Unfortunately, the other studies in this vein–in particular, the studies that focus on public expenditures rather than public employment–don’t seem to test whether partisan bias in prosecutions explains some or all of the correlation between government size and corruption in the relevant sample period. But it seems like it easily would be fairly easy to do this. All one would need to do would be to re-run the regressions with a control for the partisan control of the state legislative and/or executive branches (as in the Meier & Holbrook study), or perhaps run a similar analysis again in a different time period (say, the Clinton years) to see if the results hold up. I don’t have the time to look into this at the moment. But perhaps some readers out there either know of other studies that have already done this, or have the time and expertise to do it themselves? I’d love to know whether this hypothesis is correct or not.

3 thoughts on “Further Thoughts on Government Size and Corruption: Why Do Patterns Across U.S. States Look So Different from Patterns Across Countries?

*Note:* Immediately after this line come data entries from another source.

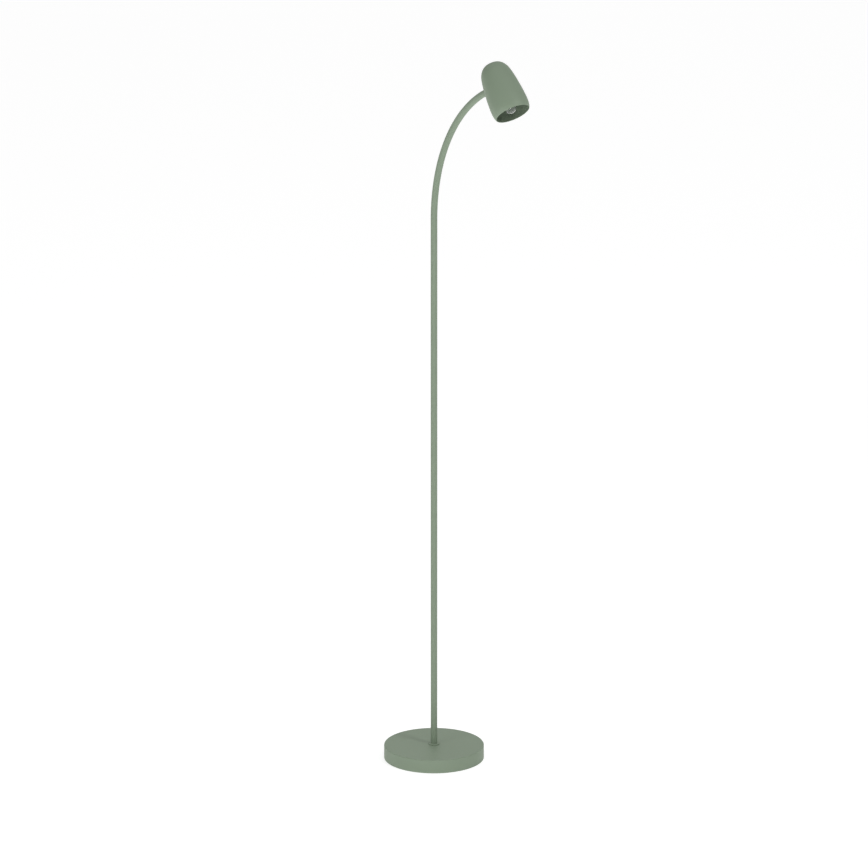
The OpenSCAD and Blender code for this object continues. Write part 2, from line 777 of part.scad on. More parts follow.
// Head
module shade() {
    lip_in = inner_line[0];
    lip_mid = (outer_line[0] + lip_in) / 2;
    lip_turn = atan2(outer_line[0][1] - lip_in[1], outer_line[0][0] - lip_in[0]);
    lip = arc(lip_mid, shade_wall / 2, lip_turn - 180, lip_turn, lip_steps);
    inner_rest = [for (i = [1:len(inner_line) - 1]) inner_line[i]];
    color(sage) in_head() difference() {
        rotate_extrude() polygon(concat(lip, [for (i = [1:len(outer_line) - 1]) outer_line[i]],
            reversed(inner_rest)));
        translate([0, 0, knuckle_s]) along_x(head_stud_r + part_gap, -seat_r - over, -seat_r / 2);
    }
}
module shade_core(line) {
    rotate_extrude() polygon(concat([[0, line[0][1]]], line));
}
module shade_saddle() {
    color(sage) in_head() difference() {
        translate([0, 0, knuckle_s]) along_x(lap_r, -seat_r, -inner_seat_r);
        shade_core(outer_line);
        translate([0, 0, knuckle_s]) along_x(head_stud_r, -seat_r - over, -inner_seat_r + over);
    }
}
module inner_saddle() {
    color(steel) in_head() difference() {
        intersection() {
            translate([0, 0, knuckle_s]) along_x(lap_r, -seat_r, -inner_seat_r);
            shade_core(inner_line);
        }
        translate([0, 0, knuckle_s]) along_x(head_stud_r, -seat_r - over, -inner_seat_r + over);
    }
}
module holder_bracket() {
    foot_s = knuckle_s - strap_w / 2 - strap_foot;
    turn_r = strap_bend + strap_t;
    color(steel) in_head() difference() {
        union() {
            rotate([90, 0, 0]) translate([0, 0, -strap_w / 2]) linear_extrude(strap_w) union() {
                translate([-inner_seat_r, foot_s]) square([strap_t, strap_top - turn_r - foot_s]);
                translate([-inner_seat_r + turn_r, holder_end])
                    square([inner_seat_r - turn_r, strap_t]);
                intersection() {
                    translate([-inner_seat_r + turn_r, strap_top - turn_r]) difference() {
                        circle(r = turn_r);
                        circle(r = strap_bend);
                    }
                    translate([-inner_seat_r, strap_top - turn_r]) square([turn_r, turn_r]);
                }
            }
            translate([0, 0, holder_end]) cylinder(d = strap_w + strap_eye, h = strap_t);
        }
        translate([0, 0, holder_end - over]) cylinder(r = thread_r + slip, h = strap_t + 2 * over);
        translate([0, 0, knuckle_s])
            along_x(head_stud_r + part_gap, -inner_seat_r - over, -strap_in + over);
    }
}
module stud_nut() {
    color(steel) in_head() translate([-strap_in, 0, knuckle_s]) rotate([0, 90, 0])
        hex_nut(stud_nut_af, head_stud_r, stud_nut_t);
}
module lampholder() {
    body_r = holder_d / 2;
    skirt_r = skirt_d / 2;
    edge = holder_d * holder_edge_share;
    color(cream) in_head() difference() {
        rotate_extrude() polygon([
            [0, holder_s], [skirt_r, holder_s], [skirt_r, holder_s + skirt_l],
            [body_r, holder_s + skirt_l + edge], [body_r, holder_end - edge],
            [body_r - edge, holder_end], [0, holder_end]
        ]);
        translate([0, 0, holder_s - over]) cylinder(d = socket_d, h = socket_l + over);
        translate([0, 0, holder_end - neck_in]) cylinder(r = thread_r, h = neck_in + over);
        for (side = [-1, 1]) translate([0, side * wire_side, knuckle_s])
            along_x(wire_d / 2 + part_gap, -body_r - over, -body_r + wire_in + wire_end_gap);
    }
}
module holder_nipple() {
    color(steel) in_head() translate([0, 0, holder_end - neck_in])
        tube(thread_r, thread_bore_r, neck_l);
}
module holder_nut() {
    color(steel) in_head() translate([0, 0, strap_top]) hex_nut(stem_nut_af, thread_r, stem_nut_t);
}
module screw_shell() {
    color(brass) in_head() translate([0, 0, holder_s + shell_in])
        tube(socket_d / 2, socket_d / 2 - shell_t, shell_l);
}
module centre_contact() {
    contact_h = socket_end - cap_contact_s - cap_contact_h;
    contact_w = socket_d * contact_w_share;
    arm_l = socket_d * contact_reach_share * 2;
    arm_h = contact_h * contact_arm_share;
    color(brass) in_head() translate([0, 0, cap_contact_s + cap_contact_h]) union() {
        cylinder(d = contact_w, h = contact_h);
        translate([-arm_l / 2, -contact_w / 2, contact_h - arm_h]) cube([arm_l, contact_w, arm_h]);
    }
}
module head_leads() {
    color(cream) in_head() for (side = [-1, 1]) translate([0, side * wire_side, knuckle_s])
        along_x(wire_d / 2, -seat_r, -holder_d / 2 + wire_in);
}

// Bulb
module bulb_glass() {
    centre = [0, bulb_centre_s];
    side = [
        [bulb_r, bulb_centre_s], [bulb_r, bulb_centre_s + glass_shoulder],
        [glass_neck_r, glass_end_s - glass_taper], [glass_neck_r, glass_end_s]
    ];
    side_out = [for (i = [1:curve_steps]) bend(side, i / curve_steps)];
    side_in = [for (i = [curve_steps:-1:1]) inside(side, i / curve_steps, glass_t)];
    color(clear) in_head() rotate_extrude() polygon(concat(
        arc(centre, bulb_r, -90, 0, curve_steps), side_out,
        side_in, arc(centre, bulb_r - glass_t, 0, -90, curve_steps)
    ));
}
module bulb_cap() {
    cap_r = cap_d / 2;
    end_r = cap_r * cap_end_share;
    taper_s = cap_s + cap_l;
    color(steel) in_head() rotate_extrude() polygon([
        [cap_r - cap_t, cap_s], [cap_r, cap_s], [cap_r, taper_s], [end_r, cap_contact_s],
        [0, cap_contact_s], [0, cap_contact_s - cap_t], [end_r - cap_t, cap_contact_s - cap_t],
        [cap_r - cap_t, taper_s - cap_t]
    ]);
}
module bulb_tip() {
    color(brass) in_head() translate([0, 0, cap_contact_s]) intersection() {
        cylinder(d = cap_d * cap_tip_share, h = cap_contact_h);
        translate([0, 0, -cap_d / 2 + cap_contact_h]) sphere(d = cap_d);
    }
}
module bulb_stem() {
    stem_r = glass_neck_r * mount_share;
    flare_r = glass_neck_r - glass_t;
    color(clear) in_head() rotate_extrude() polygon([
        [0, stem_top_s], [stem_r * mount_top_share, stem_top_s], [stem_r, stem_top_s + mount_round],
        [stem_r, glass_end_s - mount_flare], [flare_r, glass_end_s], [0, glass_end_s]
    ]);
}
module bulb_filament() {
    foot_w = glass_neck_r * mount_share;
    spread = (filament_w - foot_w) / 2;
    drop = stem_top_s + support_in - filament_s;
    color(steel) in_head() union() {
        for (side = [-1, 1]) {
            translate([0, side * foot_w / 2, stem_top_s + support_in])
                rotate([side * atan2(spread, drop), 0, 0])
                    mirror([0, 0, 1]) cylinder(d = support_d, h = norm([spread, drop]));
        }
        translate([0, 0, filament_s]) along_y(filament_d / 2, -filament_w / 2, filament_w / 2);
    }
}

floor_pad();
base_plate();
plate_screws();
base_weight();
base_cover();
cord_grommet();
terminal_block();
terminal_screws();
stem_nipple();
stem_nut();
stem_washer();
foot_collar();
foot_insert();
lower_pole();
lower_stud();
upper_socket();
upper_pole();
upper_stud();
arm_socket();
arm_tube();
arm_end_bush();
pole_lead();
swivel_washer();
stop_pin();
knuckle_base();
swivel_clip();
friction_washer();
knuckle_head();
pivot_screw();
pivot_spring();
pivot_nut();
shade();
shade_saddle();
inner_saddle();
holder_bracket();
stud_nut();
lampholder();
holder_nipple();
holder_nut();
screw_shell();
centre_contact();
head_leads();
bulb_glass();
bulb_cap();
bulb_tip();
bulb_stem();
bulb_filament();
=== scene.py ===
"""An adjustable floor lamp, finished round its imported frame. Metres, +Z up.

The pieces follow in the order in which the lamp is put together: the base, the pole and arm, the
knuckle, the shade, the lampholder and the bulb. The studio and the camera come last.
"""

import json
import math

import bmesh
import bpy
from mathutils import Matrix, Vector
from mathutils.geometry import interpolate_bezier


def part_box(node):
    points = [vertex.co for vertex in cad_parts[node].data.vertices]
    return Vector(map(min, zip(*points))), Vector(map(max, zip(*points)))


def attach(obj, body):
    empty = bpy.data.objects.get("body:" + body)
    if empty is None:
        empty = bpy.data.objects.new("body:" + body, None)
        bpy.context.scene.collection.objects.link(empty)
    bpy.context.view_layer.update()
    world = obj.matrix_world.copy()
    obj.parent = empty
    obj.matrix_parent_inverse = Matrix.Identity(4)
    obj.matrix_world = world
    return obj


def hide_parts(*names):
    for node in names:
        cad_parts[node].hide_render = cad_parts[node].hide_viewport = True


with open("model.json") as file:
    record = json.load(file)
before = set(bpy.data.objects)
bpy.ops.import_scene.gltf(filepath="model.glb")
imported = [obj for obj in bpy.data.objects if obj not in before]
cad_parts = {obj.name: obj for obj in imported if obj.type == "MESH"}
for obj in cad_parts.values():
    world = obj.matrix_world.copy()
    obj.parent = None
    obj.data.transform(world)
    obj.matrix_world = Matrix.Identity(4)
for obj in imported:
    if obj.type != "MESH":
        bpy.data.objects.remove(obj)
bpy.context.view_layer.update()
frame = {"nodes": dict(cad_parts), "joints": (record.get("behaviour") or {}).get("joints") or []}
nodes = frame["nodes"]

# Base cover. A shallow cup pressed from steel sheet and powder coated matt sage all over. Its top
# is drilled for the stem and its rear wall for the cord, and its rim stops just off the floor.
MM = 0.001
STAND = "stand"
MERGE_WITHIN = 0.01 * MM
SHARP_ANGLE = math.radians(38)
cover_wall = 1.2 * MM
cover_round = 2 * MM
rim_round = 0.25 * MM
stem_hole_r = 5.25 * MM
grommet_neck_r = 4 * MM
cover_low, cover_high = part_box("base_cover")
grommet_low, grommet_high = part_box("cord_grommet")
cover_r = cover_high.x
cord_height = (grommet_low.z + grommet_high.z) / 2
outside_cover = -1.1 * cover_r
inside_cover = -0.9 * cover_r


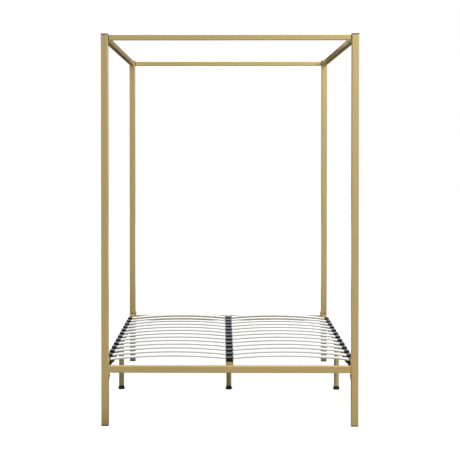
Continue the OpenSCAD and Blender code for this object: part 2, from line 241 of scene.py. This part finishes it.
def metal(name, dark, light, roughness, scale):
    """Plated or turned metal with fine streaks and small changes in tone."""
    made, n = material(name)
    place = n.place()
    tone = n.mix(n.noise(place, scale, 3), (*dark, 1), (*light, 1))
    streak = n.noise(n.place((1, 1, 9)), scale * 5, 2)
    rough = n.math("MULTIPLY_ADD", streak, 0.18, roughness)
    surface(n, Base_Color=tone, Metallic=1.0, Roughness=rough, Normal=n.bump(streak, 0.12, 0.0002))
    return made


def rubber():
    """Dull black rubber with a dusty, pitted skin."""
    made, n = material("foot_rubber")
    place = n.place()
    tone = n.mix(n.noise(place, 60, 3), (0.012, 0.012, 0.012, 1), (0.028, 0.028, 0.028, 1))
    surface(n, Base_Color=tone, Roughness=0.72, Normal=n.bump(n.noise(place, 900, 3), 0.3, 0.0003))
    return made


# ---------- the slats' arc ----------

SLAT_BOW = 20 * MM
SLAT_T = 8 * MM
SLAT_EDGE_R = 0.9 * MM
RAIL_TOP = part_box("centre_beam")[1].z
SLAT_INNER_END = Vector((8 * MM, RAIL_TOP + 16 * MM))
SLAT_OUTER_END = Vector((704 * MM, RAIL_TOP + 8 * MM))


class SlatArc:
    """The bent middle line of a right-hand slat, in X and Z."""

    def __init__(self):
        chord = SLAT_OUTER_END - SLAT_INNER_END
        half = chord.length / 2
        self.radius = (half * half + SLAT_BOW * SLAT_BOW) / (2 * SLAT_BOW)
        self.half_angle = math.asin(half / self.radius)
        self.tilt = math.atan2(chord.y, chord.x)
        up = Vector((-math.sin(self.tilt), math.cos(self.tilt)))
        self.centre = (SLAT_INNER_END + SLAT_OUTER_END) / 2 - up * (self.radius - SLAT_BOW)

    def at(self, share):
        """Point and upward normal at a share from the inner end, 0, to the outer end, 1."""
        angle = (2 * share - 1) * self.half_angle - self.tilt
        normal = Vector((math.sin(angle), math.cos(angle)))
        return self.centre + normal * self.radius, normal

    def share_at(self, x):
        angle = math.asin((x - self.centre.x) / self.radius) + self.tilt
        return (angle / self.half_angle + 1) / 2


arc = SlatArc()


PLY_WAVES = 3.5


def slat_foil():
    """White foil with a faint embossed grain; the long edges show the plywood's layers."""
    made, n = material("white_slat_foil")
    position = n.add("ShaderNodeTexCoord").outputs["Object"]
    spot = n.split(position)
    x = n.math("SUBTRACT", n.math("ABSOLUTE", spot["X"]), arc.centre.x)
    z = n.math("SUBTRACT", spot["Z"], arc.centre.y)
    radius = n.math("SQRT", n.math("ADD", n.math("MULTIPLY", x, x), n.math("MULTIPLY", z, z)))
    layer = n.math("DIVIDE", n.math("SUBTRACT", radius, arc.radius - SLAT_T / 2), SLAT_T)
    grain = n.noise(n.place((6, 90, 90)), 3.0, 4, 0.65)
    band = n.math("SINE", n.math("MULTIPLY", layer, 2 * math.pi * PLY_WAVES))
    ply = n.math("MULTIPLY_ADD", band, 0.22, n.math("MULTIPLY_ADD", grain, 0.7, 0.1))
    edge_tone = n.mix(ply, (0.49, 0.48, 0.44, 1), (0.70, 0.69, 0.645, 1))
    cloud = n.noise(n.place((2, 40, 40)), 4.0, 3)
    face_tone = n.mix(cloud, (0.80, 0.795, 0.78, 1), (0.86, 0.855, 0.84, 1))
    normal = n.split(n.add("ShaderNodeNewGeometry").outputs["Normal"])
    edge = n.math("SMOOTH_MIN", n.math("MULTIPLY", n.math("ABSOLUTE", normal["Y"]), 1.6), 1.0, 0.2)
    edge = n.math("POWER", edge, 4)
    tone = n.mix(edge, face_tone, edge_tone)
    emboss = n.bump(grain, 0.16, 0.0003)
    rough = n.math("MULTIPLY_ADD", grain, 0.12, 0.36)
    surface(n, Base_Color=tone, Roughness=rough, Specular_IOR_Level=0.2, Normal=emboss)
    return made


GOLD = gold_powder_coat("gold_powder_coat", True)
GOLD_ROUND = gold_powder_coat("gold_powder_coat_round", False)
PLASTIC = black_plastic()
FOIL = slat_foil()
MATERIALS = {
    "gold_frame": GOLD,
    "black_plastic": PLASTIC,
    "white_slats": FOIL,
    "black_steel": black_steel(),
    "bolt_steel": metal("dark_zinc", (0.09, 0.095, 0.115), (0.17, 0.18, 0.21), 0.24, 160),
    "zinc_hardware": metal("zinc_plate", (0.50, 0.51, 0.53), (0.66, 0.67, 0.68), 0.30, 120),
    "brass_inserts": metal("turned_brass", (0.55, 0.40, 0.15), (0.68, 0.52, 0.24), 0.26, 140),
    "rubber_disc": rubber(),
}
SLOT_OF = {row["node"]: row["material_slot"] for row in frame["record"]["subparts"]}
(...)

  1. Your hypothesis seems plausible to me, and the 2006 dismissals reinforce the proposition that US Attorneys can be tools of partisan bias. Recently, Trump asked for resignations from dozens of federal prosecutors appointed under the Obama administration. Preet Bharara, the US Attorney for the Southern District of New York, refused to resign and was fired. Mr. Bharara has made headlines for years pursuing high-profile corruption cases and prosecuted Republican officials (and Democrats). I doubt the Bharara firing was motivated by the desire to disrupt a particular, ongoing prosecution of a Republican (or Republican donor); it seems more likely that Trump simply wanted his own people in charge. That said, given the proclivity towards partisanship in the Trump White House, moving forward researchers at law schools should be on high alert and monitor bias in federal prosecutions.